1. Preliminaries: Loading required libraries and importing data
2. Preparing data: Scaling, cleaning and converting data
3. Define Classifier: simple linear regression model
4. Validate performance of classifer

## (1) Preliminaries

### Load Required Libraries

In [1]:
from mxnet import gluon
from mxnet import autograd
from mxnet import ndarray as nd
import pandas as pd
import numpy as np

### Import Data 

The columns in this dataset are:

- **Id**: unique index of each sample
- **SepalLengthCm**: feature of sepal length
- **SepalWidthCm**: feature of sepal width
- **PetalLengthCm**: feature of petal length
- **PetalWidthCm**: feature of petal width
- **Species**: label of Iris species     (integer indicates: 0 - Iris-setosa; 1 - Iris-versicolor; 2 - Iris-virginic)


In [3]:
train = pd.read_csv('train.csv')
test = pd.read_csv('test.csv')
train.head()

Unnamed: 0,Id,SepalLengthCm,SepalWidthCm,PetalLengthCm,PetalWidthCm,Species
0,1,5.1,3.5,1.4,0.2,0
1,2,4.9,3.0,1.4,0.2,0
2,3,4.7,3.2,1.3,0.2,0
3,4,4.6,3.1,1.5,0.2,0
4,5,5.0,3.6,1.4,0.2,0


## (2) Prepare the data

### 1. merge *feature columns* of both training and testing dataset


In [4]:
all_X = pd.concat((train.loc[:, 'SepalLengthCm':'PetalWidthCm'],
        test.loc[:,'SepalLengthCm':'PetalWidthCm']))

### 2. scale the features to avoid skewness as:

$$x =  \frac{x - E_x}{ \sigma {x}} $$
where $E_x$ is the expectation of $x$, and $\sigma{x}$ is the standard deviation of $x$


In [6]:
numeric_feas = all_X.dtypes[all_X.dtypes != "object"].index
all_X[numeric_feas] = all_X[numeric_feas].apply(lambda x: (x - x.mean()) / (x.std()))

### 3. convert categorical variable into indicator variables


In [7]:
all_X = pd.get_dummies(all_X, dummy_na=True)

### 4. convert format into matrix as input of ndarray and mxnet

In [9]:
# number of samples in training set
num_train = train.shape[0]

X_train = all_X[:num_train].as_matrix()
y_train = train.Species.as_matrix()
# load training data into ndarray
X_train = nd.array(X_train)
y_train = nd.array(y_train)
y_train.reshape((num_train, 1))

# number of samples in testing set
num_test = test.shape[0]
X_test = all_X[num_train:].as_matrix()
y_test = test.Species.as_matrix()
# load testing data into ndarray
X_test = nd.array(X_test)
y_test = nd.array(y_test)
y_test.reshape((num_test, 1))



[[ 2.]
 [ 2.]
 [ 0.]
 [ 0.]
 [ 0.]
 [ 0.]
 [ 1.]
 [ 1.]]
<NDArray 8x1 @cpu(0)>

## (3) Define Classifier

* loss function
* model
* data iterator
* trainer instance

### 1. define loss function

In [10]:
square_loss = gluon.loss.L2Loss()

### 2. define model

In [11]:
net = gluon.nn.Sequential()
with net.name_scope():
    net.add(gluon.nn.Dense(1))
net.initialize()

### 3. define data iterator

In [12]:
batch_size = 10
dataset = gluon.data.ArrayDataset(X_train, y_train)
data_iter = gluon.data.DataLoader(dataset, batch_size, shuffle=True)

### 4. define trainer instance

Note the learning rate here is very important!
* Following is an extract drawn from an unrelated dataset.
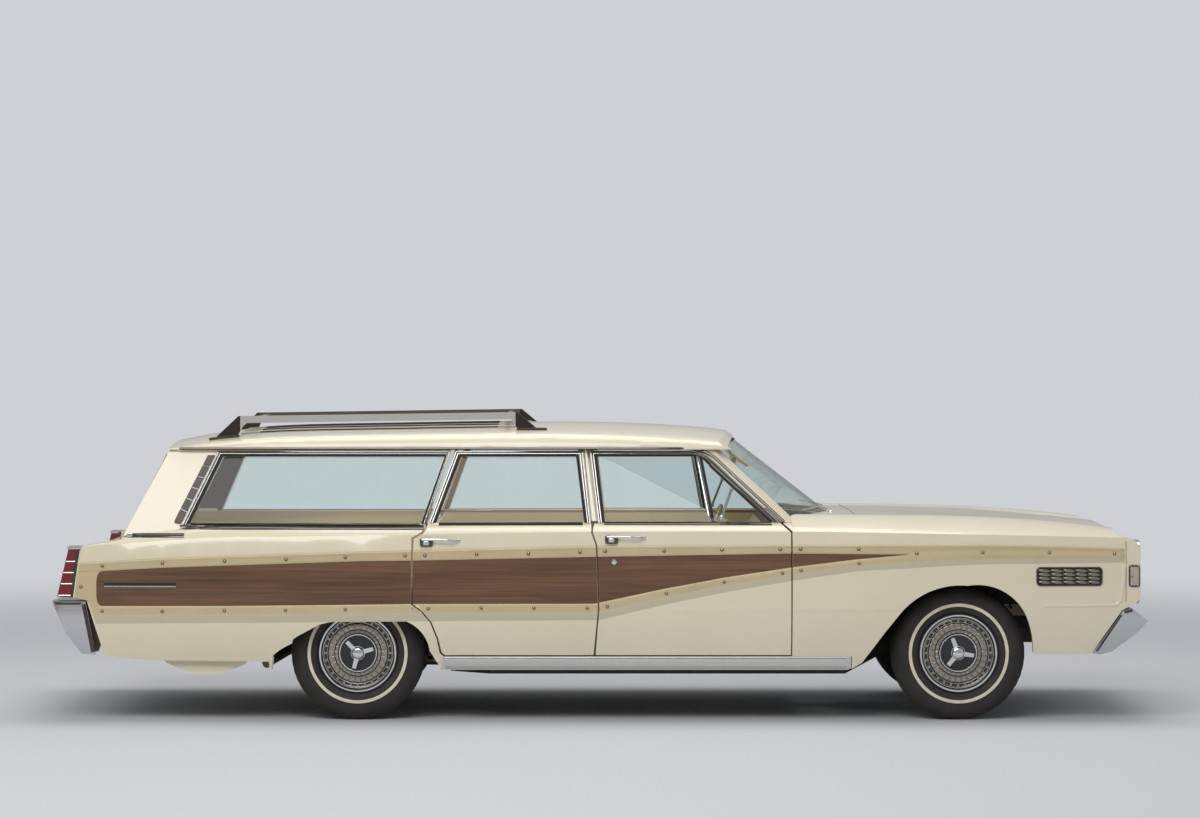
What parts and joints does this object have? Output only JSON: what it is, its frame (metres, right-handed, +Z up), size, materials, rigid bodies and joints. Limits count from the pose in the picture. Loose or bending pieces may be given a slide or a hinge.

It affects the convergence rate and accuracy of classification. Try to tune it and see the result change! 😁

In [13]:
trainer = gluon.Trainer(net.collect_params(), 'sgd', {'learning_rate': 0.1})
net.collect_params().initialize(force_reinit=True)

## (4) Train the model and validate its performance

In [16]:
epochs = 10
for e in range(epochs):
    total_loss = 0
    total_test_loss = 0
    total_sample = 0
    for data, label in data_iter:
        with autograd.record():
            output = net(data)
            loss = square_loss(output, y_train)
        loss.backward()
        total_sample += batch_size
        trainer.step(batch_size)
        # training error
        total_loss += nd.sum(loss).asscalar()
    print("-----------------------------------------")
    print("Epoch %d, average training loss: %f" % (e, total_loss/total_sample))
    # testing error
    if X_test is not None:
        test_output = net(X_test)
        test_loss = square_loss(test_output, y_test)
        total_test_loss += nd.sum(test_loss).asscalar()
    print("Epoch %d, average testing loss: %f" % (e, total_test_loss/total_sample))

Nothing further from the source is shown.